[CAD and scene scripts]
((
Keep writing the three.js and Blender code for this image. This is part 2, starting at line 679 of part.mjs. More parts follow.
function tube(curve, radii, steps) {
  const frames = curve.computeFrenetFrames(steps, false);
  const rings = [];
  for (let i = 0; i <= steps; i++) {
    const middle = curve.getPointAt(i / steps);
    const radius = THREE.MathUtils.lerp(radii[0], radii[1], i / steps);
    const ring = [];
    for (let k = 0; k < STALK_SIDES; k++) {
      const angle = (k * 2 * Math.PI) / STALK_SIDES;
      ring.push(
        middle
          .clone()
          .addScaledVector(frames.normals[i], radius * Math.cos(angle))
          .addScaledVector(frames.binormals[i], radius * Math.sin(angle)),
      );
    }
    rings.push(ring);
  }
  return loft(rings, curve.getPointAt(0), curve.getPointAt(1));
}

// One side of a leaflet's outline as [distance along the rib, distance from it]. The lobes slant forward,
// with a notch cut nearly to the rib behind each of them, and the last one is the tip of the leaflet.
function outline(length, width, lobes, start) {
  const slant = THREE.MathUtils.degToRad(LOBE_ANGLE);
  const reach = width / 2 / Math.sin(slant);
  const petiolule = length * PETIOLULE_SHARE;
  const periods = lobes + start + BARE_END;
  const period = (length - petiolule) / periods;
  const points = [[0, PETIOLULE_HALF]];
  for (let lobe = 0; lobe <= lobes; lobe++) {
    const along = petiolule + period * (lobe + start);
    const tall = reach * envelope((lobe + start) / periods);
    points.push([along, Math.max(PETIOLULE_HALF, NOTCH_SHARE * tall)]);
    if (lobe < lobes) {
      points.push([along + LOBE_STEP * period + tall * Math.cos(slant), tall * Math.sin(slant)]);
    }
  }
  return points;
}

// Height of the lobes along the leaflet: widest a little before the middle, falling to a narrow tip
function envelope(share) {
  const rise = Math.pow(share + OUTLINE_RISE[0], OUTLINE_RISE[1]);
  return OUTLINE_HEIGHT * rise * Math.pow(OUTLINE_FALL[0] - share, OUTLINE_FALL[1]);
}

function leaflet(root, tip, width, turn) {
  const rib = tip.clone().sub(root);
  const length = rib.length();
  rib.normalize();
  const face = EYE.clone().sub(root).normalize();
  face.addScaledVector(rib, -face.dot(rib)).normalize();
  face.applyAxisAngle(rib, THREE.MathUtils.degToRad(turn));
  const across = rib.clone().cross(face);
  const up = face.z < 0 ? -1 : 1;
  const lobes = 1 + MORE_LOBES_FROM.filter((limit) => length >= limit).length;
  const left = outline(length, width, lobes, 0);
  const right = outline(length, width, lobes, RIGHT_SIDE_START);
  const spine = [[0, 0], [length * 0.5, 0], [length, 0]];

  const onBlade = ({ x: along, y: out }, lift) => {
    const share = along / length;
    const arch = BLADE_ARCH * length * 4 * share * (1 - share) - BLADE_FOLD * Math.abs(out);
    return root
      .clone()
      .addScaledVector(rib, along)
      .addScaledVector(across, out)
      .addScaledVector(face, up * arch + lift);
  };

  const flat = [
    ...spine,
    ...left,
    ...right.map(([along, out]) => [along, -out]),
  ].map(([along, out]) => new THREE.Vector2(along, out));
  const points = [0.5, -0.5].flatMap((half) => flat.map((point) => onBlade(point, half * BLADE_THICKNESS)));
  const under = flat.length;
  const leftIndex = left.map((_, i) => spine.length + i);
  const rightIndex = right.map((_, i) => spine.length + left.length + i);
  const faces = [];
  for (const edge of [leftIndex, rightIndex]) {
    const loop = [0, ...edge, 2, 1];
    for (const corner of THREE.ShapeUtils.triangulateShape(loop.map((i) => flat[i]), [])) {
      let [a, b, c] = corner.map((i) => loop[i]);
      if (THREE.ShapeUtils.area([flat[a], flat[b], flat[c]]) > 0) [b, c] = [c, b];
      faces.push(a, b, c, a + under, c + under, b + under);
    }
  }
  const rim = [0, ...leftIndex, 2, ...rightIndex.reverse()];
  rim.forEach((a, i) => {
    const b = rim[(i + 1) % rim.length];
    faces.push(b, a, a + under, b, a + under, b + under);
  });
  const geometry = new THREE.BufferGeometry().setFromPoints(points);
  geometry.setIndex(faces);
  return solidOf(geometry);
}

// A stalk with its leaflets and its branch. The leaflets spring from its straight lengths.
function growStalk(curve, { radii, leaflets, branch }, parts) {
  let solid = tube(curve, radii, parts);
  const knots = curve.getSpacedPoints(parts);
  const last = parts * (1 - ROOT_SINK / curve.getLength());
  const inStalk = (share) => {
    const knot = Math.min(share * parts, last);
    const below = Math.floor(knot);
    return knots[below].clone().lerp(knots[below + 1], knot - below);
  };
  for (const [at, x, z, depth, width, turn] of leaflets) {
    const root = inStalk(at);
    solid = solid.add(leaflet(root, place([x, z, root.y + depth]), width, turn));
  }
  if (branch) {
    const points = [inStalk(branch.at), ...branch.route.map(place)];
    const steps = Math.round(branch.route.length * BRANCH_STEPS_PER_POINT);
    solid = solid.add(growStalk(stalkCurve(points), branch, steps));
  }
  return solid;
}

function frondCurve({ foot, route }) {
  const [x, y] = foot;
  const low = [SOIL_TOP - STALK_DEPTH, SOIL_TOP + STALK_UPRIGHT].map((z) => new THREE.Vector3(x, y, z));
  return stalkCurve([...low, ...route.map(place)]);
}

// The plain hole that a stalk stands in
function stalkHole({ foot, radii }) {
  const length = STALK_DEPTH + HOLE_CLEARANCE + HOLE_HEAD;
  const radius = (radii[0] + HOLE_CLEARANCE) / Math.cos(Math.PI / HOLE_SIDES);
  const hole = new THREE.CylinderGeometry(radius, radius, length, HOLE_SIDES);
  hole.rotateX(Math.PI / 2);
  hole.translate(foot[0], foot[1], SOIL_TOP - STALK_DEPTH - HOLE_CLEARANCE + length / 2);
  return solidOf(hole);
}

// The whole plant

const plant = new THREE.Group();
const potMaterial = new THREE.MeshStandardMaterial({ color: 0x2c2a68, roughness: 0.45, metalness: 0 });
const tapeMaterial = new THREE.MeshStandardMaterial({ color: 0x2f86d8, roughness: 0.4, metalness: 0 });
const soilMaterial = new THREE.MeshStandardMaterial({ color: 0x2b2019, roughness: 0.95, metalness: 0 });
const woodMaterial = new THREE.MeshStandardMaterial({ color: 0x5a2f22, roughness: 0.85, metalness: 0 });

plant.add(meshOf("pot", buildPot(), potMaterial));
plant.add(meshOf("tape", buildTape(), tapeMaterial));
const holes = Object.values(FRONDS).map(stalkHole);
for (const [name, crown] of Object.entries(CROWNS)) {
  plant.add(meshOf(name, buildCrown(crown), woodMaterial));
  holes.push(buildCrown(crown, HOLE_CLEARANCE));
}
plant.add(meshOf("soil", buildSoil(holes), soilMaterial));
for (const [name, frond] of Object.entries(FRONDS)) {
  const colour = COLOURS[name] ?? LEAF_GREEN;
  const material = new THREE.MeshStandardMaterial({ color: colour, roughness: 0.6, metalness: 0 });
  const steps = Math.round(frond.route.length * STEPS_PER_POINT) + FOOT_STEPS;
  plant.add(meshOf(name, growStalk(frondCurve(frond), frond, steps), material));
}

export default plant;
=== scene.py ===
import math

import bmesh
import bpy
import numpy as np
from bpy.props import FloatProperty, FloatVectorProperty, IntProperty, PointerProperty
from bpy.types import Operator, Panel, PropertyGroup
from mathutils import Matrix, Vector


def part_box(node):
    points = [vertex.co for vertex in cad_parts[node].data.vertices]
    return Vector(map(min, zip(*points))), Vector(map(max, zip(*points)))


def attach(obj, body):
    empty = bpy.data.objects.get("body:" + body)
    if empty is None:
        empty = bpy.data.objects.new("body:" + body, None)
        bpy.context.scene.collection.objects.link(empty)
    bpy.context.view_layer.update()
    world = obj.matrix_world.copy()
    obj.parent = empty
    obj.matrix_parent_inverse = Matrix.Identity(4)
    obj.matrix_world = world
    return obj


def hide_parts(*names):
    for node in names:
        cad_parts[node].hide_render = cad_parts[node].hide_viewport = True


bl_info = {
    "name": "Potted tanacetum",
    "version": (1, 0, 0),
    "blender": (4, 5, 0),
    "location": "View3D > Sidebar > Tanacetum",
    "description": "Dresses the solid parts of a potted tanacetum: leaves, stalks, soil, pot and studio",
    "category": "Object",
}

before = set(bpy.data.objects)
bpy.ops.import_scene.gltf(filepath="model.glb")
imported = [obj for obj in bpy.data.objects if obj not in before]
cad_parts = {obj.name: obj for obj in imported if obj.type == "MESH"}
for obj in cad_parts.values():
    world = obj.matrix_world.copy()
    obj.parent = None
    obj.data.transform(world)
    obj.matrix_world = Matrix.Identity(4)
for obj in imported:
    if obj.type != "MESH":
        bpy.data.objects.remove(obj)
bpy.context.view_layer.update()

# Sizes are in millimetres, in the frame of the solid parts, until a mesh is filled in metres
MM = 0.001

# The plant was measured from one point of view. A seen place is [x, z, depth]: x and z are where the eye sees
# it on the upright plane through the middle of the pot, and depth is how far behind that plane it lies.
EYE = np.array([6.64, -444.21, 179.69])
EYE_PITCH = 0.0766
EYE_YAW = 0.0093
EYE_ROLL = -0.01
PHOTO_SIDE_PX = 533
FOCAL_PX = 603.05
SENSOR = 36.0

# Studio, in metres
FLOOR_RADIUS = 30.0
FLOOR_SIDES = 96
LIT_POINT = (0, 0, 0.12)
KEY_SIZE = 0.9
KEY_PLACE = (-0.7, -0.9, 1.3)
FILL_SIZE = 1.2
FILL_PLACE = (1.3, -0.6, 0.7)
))
((
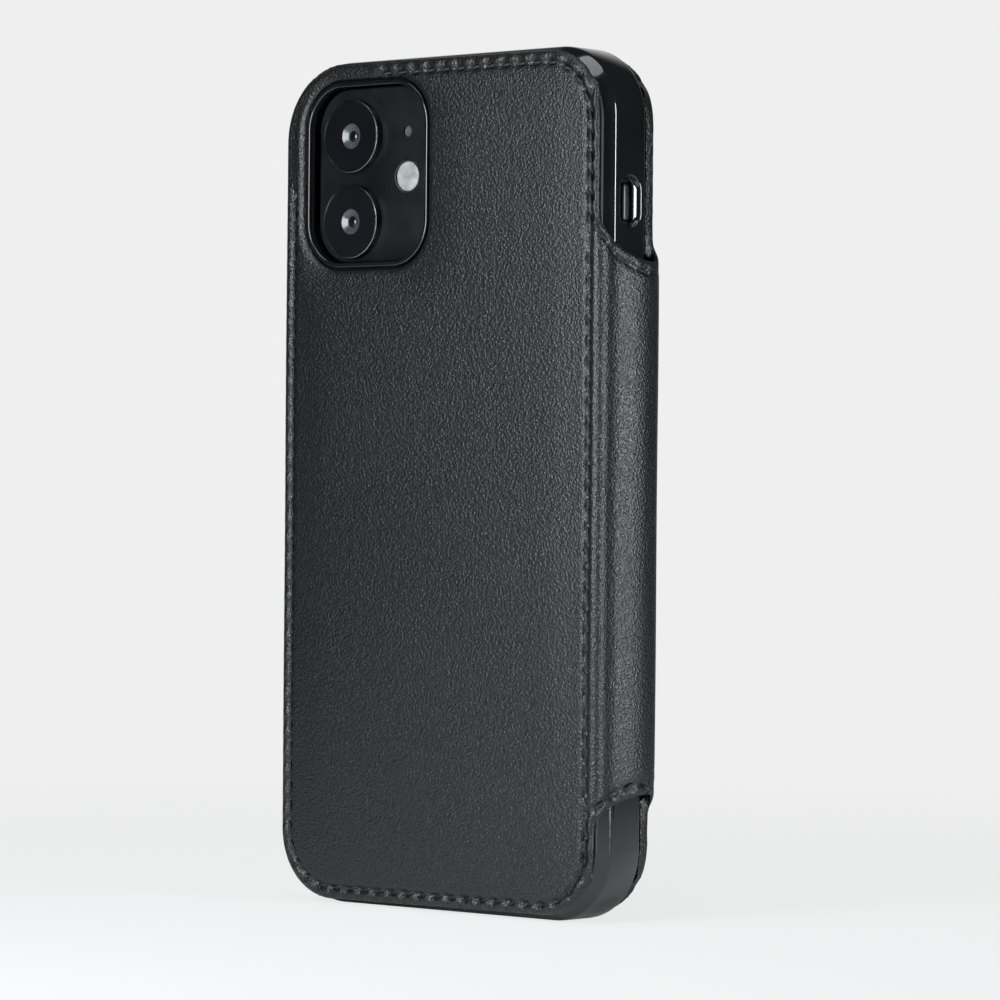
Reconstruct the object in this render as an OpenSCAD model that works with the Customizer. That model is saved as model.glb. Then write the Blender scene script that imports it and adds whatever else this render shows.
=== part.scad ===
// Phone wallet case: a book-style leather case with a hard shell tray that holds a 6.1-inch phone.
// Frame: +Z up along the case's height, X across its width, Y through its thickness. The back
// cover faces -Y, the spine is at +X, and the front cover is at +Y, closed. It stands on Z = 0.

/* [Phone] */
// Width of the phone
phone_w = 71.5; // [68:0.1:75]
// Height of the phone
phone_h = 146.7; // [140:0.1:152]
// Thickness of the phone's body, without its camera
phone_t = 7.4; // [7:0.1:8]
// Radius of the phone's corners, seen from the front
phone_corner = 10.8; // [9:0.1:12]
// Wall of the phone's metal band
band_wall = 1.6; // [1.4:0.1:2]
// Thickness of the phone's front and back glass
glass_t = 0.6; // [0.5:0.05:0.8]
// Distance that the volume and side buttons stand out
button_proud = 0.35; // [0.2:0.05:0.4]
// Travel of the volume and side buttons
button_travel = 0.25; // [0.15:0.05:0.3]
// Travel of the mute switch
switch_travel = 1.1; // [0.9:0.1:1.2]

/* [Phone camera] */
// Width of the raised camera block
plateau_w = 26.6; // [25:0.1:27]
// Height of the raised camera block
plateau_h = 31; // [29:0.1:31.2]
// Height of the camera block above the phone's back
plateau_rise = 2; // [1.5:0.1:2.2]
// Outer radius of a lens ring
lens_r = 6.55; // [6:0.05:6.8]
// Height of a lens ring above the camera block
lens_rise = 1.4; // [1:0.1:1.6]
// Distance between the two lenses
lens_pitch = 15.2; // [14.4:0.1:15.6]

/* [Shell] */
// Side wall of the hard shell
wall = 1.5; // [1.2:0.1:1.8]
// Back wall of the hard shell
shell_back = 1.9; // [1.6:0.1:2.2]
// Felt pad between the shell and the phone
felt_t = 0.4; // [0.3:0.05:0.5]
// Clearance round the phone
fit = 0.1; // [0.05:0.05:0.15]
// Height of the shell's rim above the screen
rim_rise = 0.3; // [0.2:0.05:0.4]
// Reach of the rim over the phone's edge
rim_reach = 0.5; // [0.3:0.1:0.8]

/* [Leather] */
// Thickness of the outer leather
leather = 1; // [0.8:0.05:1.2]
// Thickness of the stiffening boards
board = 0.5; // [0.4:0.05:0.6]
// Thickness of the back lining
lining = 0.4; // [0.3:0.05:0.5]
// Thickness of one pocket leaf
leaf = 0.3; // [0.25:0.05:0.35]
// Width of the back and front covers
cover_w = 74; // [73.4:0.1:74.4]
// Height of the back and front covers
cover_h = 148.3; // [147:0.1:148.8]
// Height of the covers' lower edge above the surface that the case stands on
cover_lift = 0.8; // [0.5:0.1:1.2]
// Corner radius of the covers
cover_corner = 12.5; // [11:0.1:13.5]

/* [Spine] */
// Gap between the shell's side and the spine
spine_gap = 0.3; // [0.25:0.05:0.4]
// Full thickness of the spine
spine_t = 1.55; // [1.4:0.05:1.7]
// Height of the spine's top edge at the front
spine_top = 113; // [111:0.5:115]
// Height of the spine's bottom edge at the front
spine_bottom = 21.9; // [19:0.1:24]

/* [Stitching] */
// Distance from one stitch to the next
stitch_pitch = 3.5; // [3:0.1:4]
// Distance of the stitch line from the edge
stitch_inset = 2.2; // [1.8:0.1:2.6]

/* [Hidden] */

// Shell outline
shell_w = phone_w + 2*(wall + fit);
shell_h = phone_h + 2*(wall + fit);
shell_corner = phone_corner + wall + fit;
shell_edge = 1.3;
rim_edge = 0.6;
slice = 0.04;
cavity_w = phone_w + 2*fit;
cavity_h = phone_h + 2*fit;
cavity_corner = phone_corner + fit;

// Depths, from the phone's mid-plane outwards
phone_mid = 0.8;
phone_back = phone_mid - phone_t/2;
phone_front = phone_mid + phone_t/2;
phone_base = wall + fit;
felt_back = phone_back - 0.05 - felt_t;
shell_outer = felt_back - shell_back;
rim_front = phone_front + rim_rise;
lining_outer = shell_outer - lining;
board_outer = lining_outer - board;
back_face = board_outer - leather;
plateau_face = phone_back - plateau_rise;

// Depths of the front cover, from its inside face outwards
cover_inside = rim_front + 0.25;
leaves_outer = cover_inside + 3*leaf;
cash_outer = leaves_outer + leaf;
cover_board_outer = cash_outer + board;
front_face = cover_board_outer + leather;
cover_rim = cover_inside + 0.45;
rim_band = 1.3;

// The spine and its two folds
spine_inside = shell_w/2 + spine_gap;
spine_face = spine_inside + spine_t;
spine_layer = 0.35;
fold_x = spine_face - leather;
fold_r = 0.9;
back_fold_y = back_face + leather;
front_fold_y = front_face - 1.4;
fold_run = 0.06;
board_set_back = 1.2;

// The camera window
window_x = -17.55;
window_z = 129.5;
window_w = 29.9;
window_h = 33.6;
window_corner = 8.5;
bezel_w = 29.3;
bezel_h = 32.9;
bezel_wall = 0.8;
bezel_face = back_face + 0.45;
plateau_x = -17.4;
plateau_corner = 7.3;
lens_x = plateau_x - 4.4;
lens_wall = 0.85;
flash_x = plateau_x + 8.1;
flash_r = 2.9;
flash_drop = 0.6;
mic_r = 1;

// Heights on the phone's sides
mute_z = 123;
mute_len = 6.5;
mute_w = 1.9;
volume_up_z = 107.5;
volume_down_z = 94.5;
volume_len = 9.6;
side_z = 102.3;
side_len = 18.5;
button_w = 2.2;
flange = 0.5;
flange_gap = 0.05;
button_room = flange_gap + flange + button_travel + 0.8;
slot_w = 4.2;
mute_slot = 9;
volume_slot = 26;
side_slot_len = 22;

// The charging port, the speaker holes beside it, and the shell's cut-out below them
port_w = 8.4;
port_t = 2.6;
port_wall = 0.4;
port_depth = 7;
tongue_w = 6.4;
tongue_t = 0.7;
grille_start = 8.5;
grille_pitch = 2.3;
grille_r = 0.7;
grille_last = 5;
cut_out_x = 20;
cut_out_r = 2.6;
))
Exercise brief → Exactly and exclusively, reproduce the lines that start at the line containing "Reconstruct the object" and end at the line containing "stands on Z = 0.", inclusive of both.

Full output →
Reconstruct the object in this render as an OpenSCAD model that works with the Customizer. That model is saved as model.glb. Then write the Blender scene script that imports it and adds whatever else this render shows.
=== part.scad ===
// Phone wallet case: a book-style leather case with a hard shell tray that holds a 6.1-inch phone.
// Frame: +Z up along the case's height, X across its width, Y through its thickness. The back
// cover faces -Y, the spine is at +X, and the front cover is at +Y, closed. It stands on Z = 0.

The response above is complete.